Objective
Review the material line by line. Identify and copy every line that contains the string "pose".

==== Provided records ====

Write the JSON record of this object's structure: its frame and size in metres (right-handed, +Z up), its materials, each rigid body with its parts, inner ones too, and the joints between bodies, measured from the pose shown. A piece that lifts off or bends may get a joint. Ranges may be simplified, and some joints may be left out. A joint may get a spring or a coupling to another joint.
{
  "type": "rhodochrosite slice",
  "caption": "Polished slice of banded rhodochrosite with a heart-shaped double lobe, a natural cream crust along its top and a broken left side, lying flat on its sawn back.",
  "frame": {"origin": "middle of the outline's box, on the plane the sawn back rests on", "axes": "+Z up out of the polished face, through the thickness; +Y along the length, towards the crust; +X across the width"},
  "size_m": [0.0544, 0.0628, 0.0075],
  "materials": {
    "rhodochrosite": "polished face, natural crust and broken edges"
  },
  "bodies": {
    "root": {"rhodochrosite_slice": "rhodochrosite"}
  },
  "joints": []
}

====
==== Provided records ====

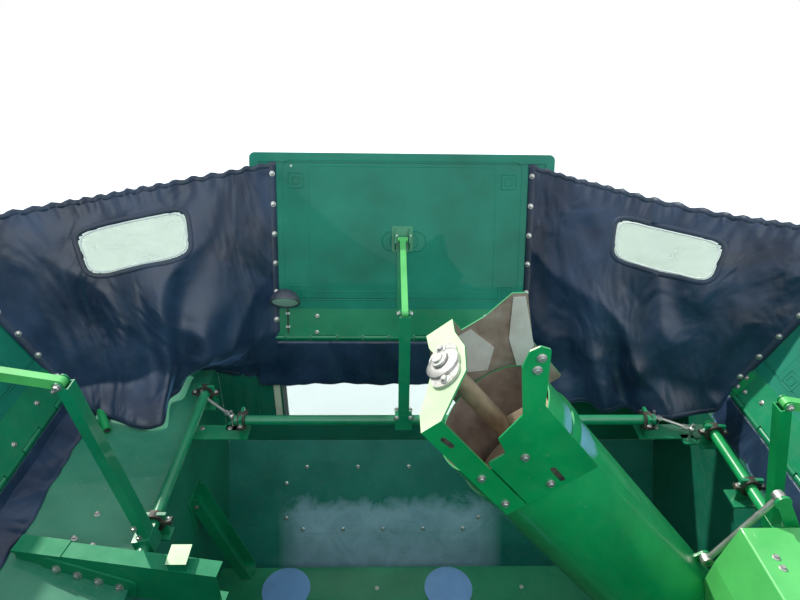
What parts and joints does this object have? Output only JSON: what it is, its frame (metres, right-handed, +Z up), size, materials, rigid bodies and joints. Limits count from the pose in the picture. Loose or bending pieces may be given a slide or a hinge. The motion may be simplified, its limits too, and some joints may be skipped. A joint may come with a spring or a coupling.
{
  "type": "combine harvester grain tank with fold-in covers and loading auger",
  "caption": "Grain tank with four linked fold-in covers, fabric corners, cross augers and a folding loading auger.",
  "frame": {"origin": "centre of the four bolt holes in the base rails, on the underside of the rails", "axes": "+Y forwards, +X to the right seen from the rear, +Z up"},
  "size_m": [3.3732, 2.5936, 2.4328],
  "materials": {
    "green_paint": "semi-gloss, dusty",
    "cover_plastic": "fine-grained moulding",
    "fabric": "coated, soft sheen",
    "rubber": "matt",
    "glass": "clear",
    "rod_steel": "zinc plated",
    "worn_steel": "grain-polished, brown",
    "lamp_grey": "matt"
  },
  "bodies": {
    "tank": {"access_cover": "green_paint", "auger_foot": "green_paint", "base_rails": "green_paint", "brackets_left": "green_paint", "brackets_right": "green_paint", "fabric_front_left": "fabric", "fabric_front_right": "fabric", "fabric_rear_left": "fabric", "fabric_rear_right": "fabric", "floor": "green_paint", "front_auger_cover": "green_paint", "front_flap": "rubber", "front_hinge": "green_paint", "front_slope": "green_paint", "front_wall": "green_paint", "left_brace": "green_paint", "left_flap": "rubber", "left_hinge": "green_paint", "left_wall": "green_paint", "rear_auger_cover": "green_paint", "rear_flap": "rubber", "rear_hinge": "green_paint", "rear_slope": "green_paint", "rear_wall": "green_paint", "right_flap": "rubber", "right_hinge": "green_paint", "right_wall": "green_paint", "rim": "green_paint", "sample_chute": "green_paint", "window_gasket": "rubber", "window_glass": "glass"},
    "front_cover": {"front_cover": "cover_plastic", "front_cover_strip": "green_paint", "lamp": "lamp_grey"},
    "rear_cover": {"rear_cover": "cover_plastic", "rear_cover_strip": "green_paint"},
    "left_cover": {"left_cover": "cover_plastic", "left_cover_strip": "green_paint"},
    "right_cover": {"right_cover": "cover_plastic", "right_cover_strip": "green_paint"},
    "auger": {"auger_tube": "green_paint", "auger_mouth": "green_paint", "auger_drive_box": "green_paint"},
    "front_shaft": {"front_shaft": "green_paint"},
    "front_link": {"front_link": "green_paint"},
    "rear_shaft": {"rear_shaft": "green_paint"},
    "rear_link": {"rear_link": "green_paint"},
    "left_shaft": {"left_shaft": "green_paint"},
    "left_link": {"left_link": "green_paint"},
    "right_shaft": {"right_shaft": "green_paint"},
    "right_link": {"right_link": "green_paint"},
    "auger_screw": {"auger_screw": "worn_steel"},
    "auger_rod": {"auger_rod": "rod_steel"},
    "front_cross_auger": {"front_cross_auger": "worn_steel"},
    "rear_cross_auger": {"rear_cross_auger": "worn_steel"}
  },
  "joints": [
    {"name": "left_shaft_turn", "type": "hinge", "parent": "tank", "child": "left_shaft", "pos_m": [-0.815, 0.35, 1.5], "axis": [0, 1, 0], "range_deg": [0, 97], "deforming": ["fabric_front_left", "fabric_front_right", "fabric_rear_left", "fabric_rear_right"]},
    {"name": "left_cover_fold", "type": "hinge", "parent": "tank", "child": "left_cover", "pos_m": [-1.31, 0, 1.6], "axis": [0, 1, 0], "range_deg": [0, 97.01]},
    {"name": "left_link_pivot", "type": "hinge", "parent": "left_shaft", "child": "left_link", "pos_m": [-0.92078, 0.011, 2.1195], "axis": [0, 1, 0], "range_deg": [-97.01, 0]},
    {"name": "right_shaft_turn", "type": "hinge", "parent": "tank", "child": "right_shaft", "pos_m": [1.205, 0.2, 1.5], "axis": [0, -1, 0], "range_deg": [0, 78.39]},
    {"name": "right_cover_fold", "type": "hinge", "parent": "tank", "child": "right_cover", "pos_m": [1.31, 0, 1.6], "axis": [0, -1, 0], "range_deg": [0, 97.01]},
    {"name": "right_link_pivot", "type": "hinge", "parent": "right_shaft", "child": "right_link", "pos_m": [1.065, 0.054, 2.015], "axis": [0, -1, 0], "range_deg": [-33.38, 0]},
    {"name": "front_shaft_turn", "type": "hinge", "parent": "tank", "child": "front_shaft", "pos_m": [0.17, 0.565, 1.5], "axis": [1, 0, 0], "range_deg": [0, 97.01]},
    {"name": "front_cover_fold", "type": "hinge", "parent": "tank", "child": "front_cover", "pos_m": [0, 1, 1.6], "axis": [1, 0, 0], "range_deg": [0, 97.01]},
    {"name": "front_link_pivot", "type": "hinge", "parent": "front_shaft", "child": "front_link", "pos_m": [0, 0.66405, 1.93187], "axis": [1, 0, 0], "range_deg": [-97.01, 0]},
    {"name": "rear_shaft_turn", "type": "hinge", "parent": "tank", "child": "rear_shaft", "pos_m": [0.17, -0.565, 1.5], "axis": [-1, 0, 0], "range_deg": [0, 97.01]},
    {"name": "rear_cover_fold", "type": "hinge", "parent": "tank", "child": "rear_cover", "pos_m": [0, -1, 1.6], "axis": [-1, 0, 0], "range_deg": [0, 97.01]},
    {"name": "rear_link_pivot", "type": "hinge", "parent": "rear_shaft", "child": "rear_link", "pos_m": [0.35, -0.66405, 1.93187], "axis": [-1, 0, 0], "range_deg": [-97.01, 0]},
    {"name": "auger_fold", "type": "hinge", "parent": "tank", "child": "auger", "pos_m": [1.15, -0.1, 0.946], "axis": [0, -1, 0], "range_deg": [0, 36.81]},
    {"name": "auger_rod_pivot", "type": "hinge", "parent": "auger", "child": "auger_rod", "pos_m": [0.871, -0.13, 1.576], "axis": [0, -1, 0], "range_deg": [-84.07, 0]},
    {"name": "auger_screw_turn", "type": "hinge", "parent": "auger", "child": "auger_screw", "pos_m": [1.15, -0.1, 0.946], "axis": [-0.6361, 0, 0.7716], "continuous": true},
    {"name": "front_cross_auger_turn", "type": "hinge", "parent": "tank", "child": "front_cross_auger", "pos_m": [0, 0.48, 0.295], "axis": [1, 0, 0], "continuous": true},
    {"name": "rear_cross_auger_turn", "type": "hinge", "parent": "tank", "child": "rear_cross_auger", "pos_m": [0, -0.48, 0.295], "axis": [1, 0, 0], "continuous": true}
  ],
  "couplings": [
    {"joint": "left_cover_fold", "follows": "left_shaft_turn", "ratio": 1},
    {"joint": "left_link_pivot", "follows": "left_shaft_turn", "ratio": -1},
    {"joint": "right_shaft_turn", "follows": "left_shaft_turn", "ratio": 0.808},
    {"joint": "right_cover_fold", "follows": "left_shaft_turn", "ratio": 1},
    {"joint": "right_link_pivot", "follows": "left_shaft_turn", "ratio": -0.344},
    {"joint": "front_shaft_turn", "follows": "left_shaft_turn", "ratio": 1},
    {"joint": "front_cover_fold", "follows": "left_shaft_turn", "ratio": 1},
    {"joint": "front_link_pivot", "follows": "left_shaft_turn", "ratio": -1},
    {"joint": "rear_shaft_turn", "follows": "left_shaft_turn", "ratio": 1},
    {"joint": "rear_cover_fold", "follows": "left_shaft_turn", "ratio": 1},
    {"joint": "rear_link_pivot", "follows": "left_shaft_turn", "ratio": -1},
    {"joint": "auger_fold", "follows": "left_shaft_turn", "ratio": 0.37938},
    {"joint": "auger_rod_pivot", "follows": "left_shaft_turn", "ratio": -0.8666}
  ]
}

====
==== Provided records ====

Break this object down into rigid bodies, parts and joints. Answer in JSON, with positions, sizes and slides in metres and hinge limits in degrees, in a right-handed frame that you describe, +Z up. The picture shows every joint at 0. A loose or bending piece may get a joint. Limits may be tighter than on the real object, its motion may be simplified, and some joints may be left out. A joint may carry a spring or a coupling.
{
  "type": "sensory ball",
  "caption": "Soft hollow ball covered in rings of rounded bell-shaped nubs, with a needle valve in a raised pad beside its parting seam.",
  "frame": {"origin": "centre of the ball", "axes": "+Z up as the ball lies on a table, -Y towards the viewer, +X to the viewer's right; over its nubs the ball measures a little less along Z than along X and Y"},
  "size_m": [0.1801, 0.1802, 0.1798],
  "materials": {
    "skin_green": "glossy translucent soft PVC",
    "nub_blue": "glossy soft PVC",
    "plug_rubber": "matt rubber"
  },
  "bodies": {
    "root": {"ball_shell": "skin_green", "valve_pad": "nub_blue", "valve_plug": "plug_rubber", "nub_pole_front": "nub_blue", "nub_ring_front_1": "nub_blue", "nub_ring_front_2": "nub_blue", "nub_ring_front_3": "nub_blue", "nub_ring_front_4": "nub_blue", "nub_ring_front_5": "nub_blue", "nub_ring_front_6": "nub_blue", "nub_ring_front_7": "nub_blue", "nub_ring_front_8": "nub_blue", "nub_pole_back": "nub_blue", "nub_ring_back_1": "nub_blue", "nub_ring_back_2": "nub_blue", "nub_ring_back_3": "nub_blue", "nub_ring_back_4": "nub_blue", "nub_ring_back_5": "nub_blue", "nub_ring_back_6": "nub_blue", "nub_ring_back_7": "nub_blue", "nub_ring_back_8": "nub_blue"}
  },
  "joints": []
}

====

Response
Write the JSON record of this object's structure: its frame and size in metres (right-handed, +Z up), its materials, each rigid body with its parts, inner ones too, and the joints between bodies, measured from the pose shown. A piece that lifts off or bends may get a joint. Ranges may be simplified, and some joints may be left out. A joint may get a spring or a coupling to another joint.
What parts and joints does this object have? Output only JSON: what it is, its frame (metres, right-handed, +Z up), size, materials, rigid bodies and joints. Limits count from the pose in the picture. Loose or bending pieces may be given a slide or a hinge. The motion may be simplified, its limits too, and some joints may be skipped. A joint may come with a spring or a coupling.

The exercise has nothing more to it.